Here’s one: The Visitors (all works referred to are 2014). It’s a wooden door, typically exhibited as an object resting on the gallery floor leaning up against a wall. Seemingly comprised of multiple boards arranged vertically and held together with a couple of horizontal elements, it’s actually entirely made of veneers taken from (of all things) wine casks used in the aging of Scotch whisky (Glenfiddich, to be precise). From these thin shavings, Weppler and Mahovsky painstaking recreated wooden boards and the consequent artefactual door sculpture, a truly fragile thing not of any real strength against the elements but merely aping the appearance of such.
Bad Neighbour takes this to the extreme. It’s a self-supporting sculpture – a fence, really, complete with posts and vertical boards mounted along its length. Pretty non-descript and ordinary. But it’s a rickety looking thing; boards are cracked, longitudinal wooden patches (representations of hollow doors, actually) have been applied in places, and there are even lean-to boards helping hold it all up, set to offer this artefact a bit more of the support it clearly appears to need. And oh yeah: there’s a four-drawer cabinet attached on one side as well.
I’m doing the work a descriptive injustice; it’s far richer, far more aesthetically nuanced than I can possibly convey or connote. The point is that it’s all, of course, a sham, for everything here is insubstantial, again made entirely of veneers assembled to represent objects of substance and integrity – to stand in place of, to merely visually suggest, the real thing. Only the representation of the hollow-frame door has any trueness to its subject. The central tenet, here, is the evacuation of the metaphorical meat of things.

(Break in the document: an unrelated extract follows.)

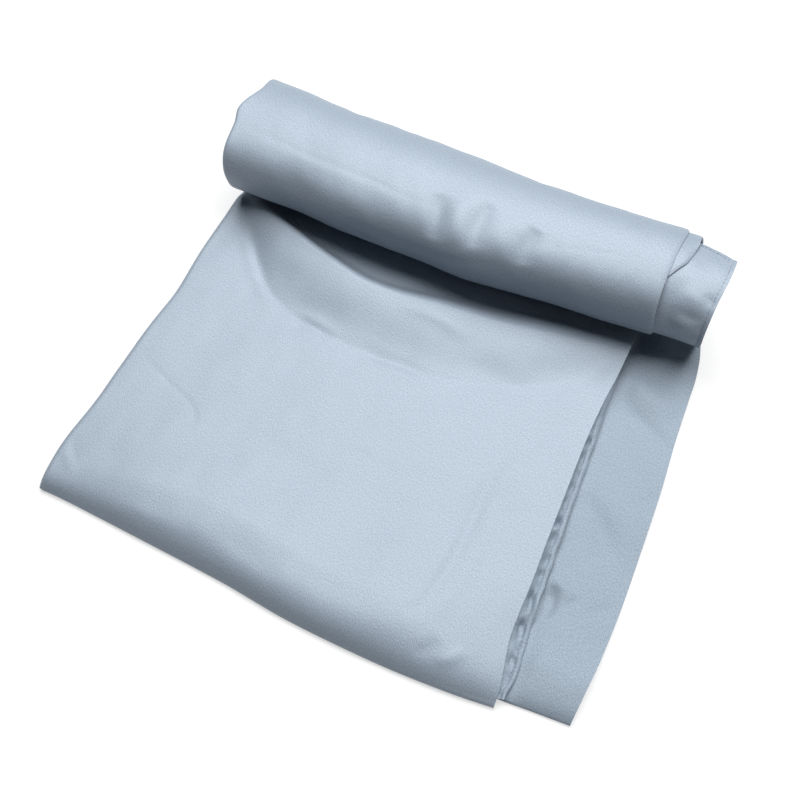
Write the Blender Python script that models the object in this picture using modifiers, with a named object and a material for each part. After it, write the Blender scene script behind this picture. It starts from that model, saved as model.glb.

In an extension of this approach toward representation of the object, Weppler and Mahovsky did a series of pieces that could be likened to the shells of displaced objects.
What leaf, what mushroom?, comprises for all intents and purposes a dessicated sculptural birdcage, seemingly about to collapse into itself, and a shopping cart, which has already done just that, lying virtually flattened on the gallery floor. It’s as if Weppler and Mahovsky carefully gutted these artefacts of their “essences,” leaving behind empty and dead husks collapsing under their own weight. Hanging Up My Boots is titularly literal: a pair of high-top boots hanging by their laces from a hook on the wall. But these “boots” are shells, actually made of single sheet of thin, patinated copper foil. So too Rotten Squash (Living Inside This Shell), a floor-mounted piece comprising a ring of squashes, connective vines, and garden stakes (and, for oddly added measure, a single coat hanger), again all made from a single sheet of the same copper foil.
So Weppler and Mahovsky have created a body of marrowless sculptural artefacts, empty vessels, as it were. Which brings to the fore a possible interpretive stance, one born of the practice of ceramics and the realm of the vessel in which clay materially articulates and gives utile shape to the void that is the very point of the exercise.
Emptiness, of course, has its uses, can become the space we fill with intention, purpose, thought, wishes, fears – an absence in which we can aesthetically invest. As creatures adept at pattern recognition, we’re also pretty damn good at finding (or even creating) meaning where none may be overtly present. So tucked away beneath the thin, fragile, patinated surfaces of the recent sculpture of Rhonda Weppler and Trevor Mahovsky might be just such space, roomy enough for meaning to be wrought.
On second thought, maybe we are pretty good at looking beneath the surface of things.